En outre, le chirurgien indique que, si on veut faire ailleurs la transplantation, c’est-à-dire dans une structure qui ne remplit pas ces conditions, ça sera très risqué. ‘’On ne déplace pas des équipes pour aller transplanter dans un autre hôpital. Ceux qui travaillent doivent former une équipe. C’est des gens qui sont habitués à travailler ensemble et chez qui le courant passe’’, explique le chirurgien urologue.

‘’Tout dialysé ne soit pas transplantable’’

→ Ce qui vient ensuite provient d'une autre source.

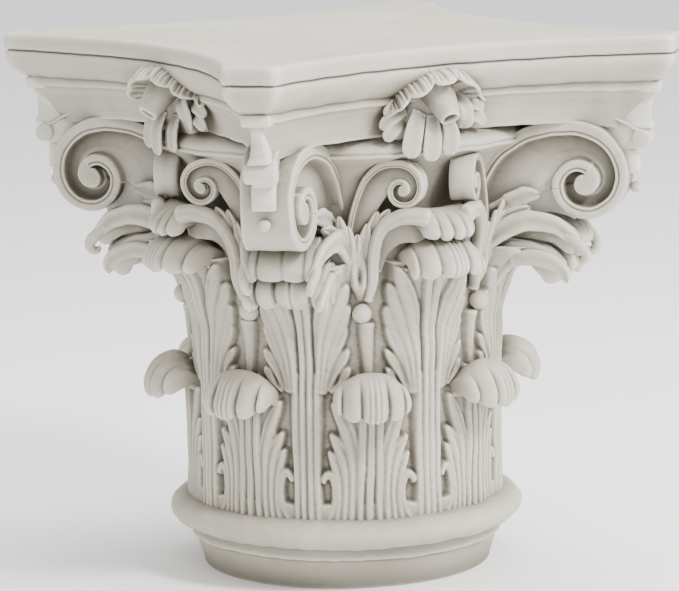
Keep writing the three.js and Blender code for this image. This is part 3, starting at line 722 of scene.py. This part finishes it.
def flower():
    """One flower at the middle of a side at +X: hood, trumpet, skirt and petals."""
    piece = Piece()
    flower_hood(piece)
    flower_tube(piece)
    skirt = []
    for z, half, reach in ((458, 20, 172), (450, 25, 177), (440, 31, 178), (430, 37, 176),
                           (421, 41, 172), (414, 42, 168)):
        a = np.linspace(0, 2 * np.pi, 72, endpoint=False)
        folds = 1 + 0.07 * np.cos(9 * a + 0.5) * smooth(458 - z, 4, 30)
        skirt.append(np.stack([152 + (reach - 152) * np.cos(a) * folds,
                               -9 + half * np.sin(a) * folds, np.full(72, z)], 1))
    piece.tube(skirt)
    petals = [
        ([(176, -24, 442), (182, -33, 424), (181, -38, 402)], (7, 9.5, 10)),
        ([(179, -12, 438), (185, -15, 420), (184, -17, 397)], (6, 9, 9.6)),
        ([(174, 6, 436), (181, 7, 420), (180, 5, 401)], (6, 8.6, 9)),
        ([(170, 12, 454), (178, 22, 446), (176, 27, 434), (171, 25, 423)], (7, 8, 7)),
        ([(168, -38, 452), (176, -50, 449), (174, -58, 441)], (6, 6.5, 5)),
        ([(168, -36, 444), (174, -52, 438), (172, -61, 429)], (6, 7, 5)),
        ([(168, -36, 434), (174, -49, 428), (172, -56, 418)], (6, 7, 6)),
        ([(166, 24, 448), (172, 38, 445), (170, 50, 438)], (6, 6.5, 5)),
        ([(166, 26, 438), (172, 40, 434), (171, 50, 425)], (6, 7, 5)),
        ([(172, -20, 434), (178, -25, 420), (178, -27, 405)], (4, 5, 5)),
        ([(172, 0, 432), (178, -4, 420), (178, -6, 403)], (4, 5, 5)),
    ]
    for path, widths in petals:
        petal(piece, path, widths, 3.2, (1, 0, 0.3), groove=0.9, dish=1.2)
    return piece


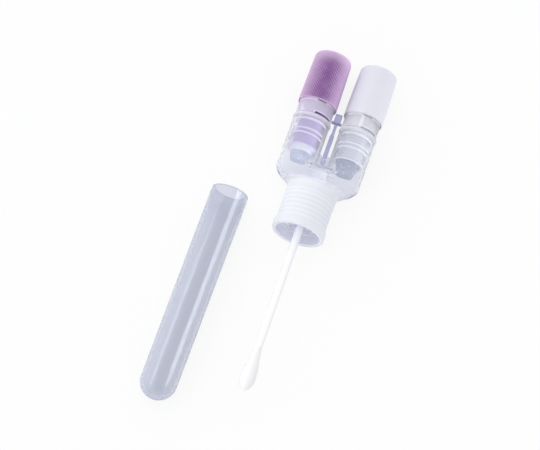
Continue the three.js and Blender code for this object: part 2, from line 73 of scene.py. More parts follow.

Dans la même veine, le néphrologue, Professeur Boucar Diouf, soutient que le ministère va nommer les membres du Comité national du don et de la transplantation d’organe (Cndt). Parce que ce n’est pas n’importe quel hôpital qui doit faire cette greffe. ‘’Les hôpitaux vont soumettre leurs dossiers. Ceux qui seront éligibles vont recevoir l’accréditation pour transplanter. C’est une bonne chose de faire voter des lois, mais il faut faire vite. Bien que tout dialysé ne soit pas transplantable’’, fait-il savoir.

Professeur El Hadj Fary Kâ trouve qu’il  faut compléter l’offre de soins, avec la transplantation rénale en offrant un avenir à ces personnes. Selon lui, en termes de qualité de vie et de coût, la transplantation est beaucoup mieux et elle est beaucoup moins chère que la dialyse. ‘’Les 2 milliards que l’Etat met pour la dialyse, si c’est la transplantation, c’est deux fois moins cher. En plus, cela redonne à la personne sa dignité, sa liberté d’action. Il faut aller vers cela et surtout permettre aux plus jeunes de s’en sortir. Quand vous voyez un enfant de 18 ou 20 ans dialysé, il faut lui offrir une perspective d’avenir’’, dit-il. Avant d’ajouter qu’il a eu la chance, dans sa formation, d’apprendre la transplantation dans les pays du Nord où c’était hyper sophistiqué, avec ce qu’il fallait.  

‘’J’ai également bénéficié de cela dans certains pays du Sud et ils travaillent dans les mêmes conditions que nous. J’ai été très frustré, quand je suis rentré et que je ne pouvais pas transplanter. Parce que je me disais que nous avons tout ce que j’ai fait dans ces pays. C’est le terme transplantation rénale qui est chargé, mais nos amis urologues font des choses beaucoup plus compliquées que cela’’, explique le Pr. Kâ.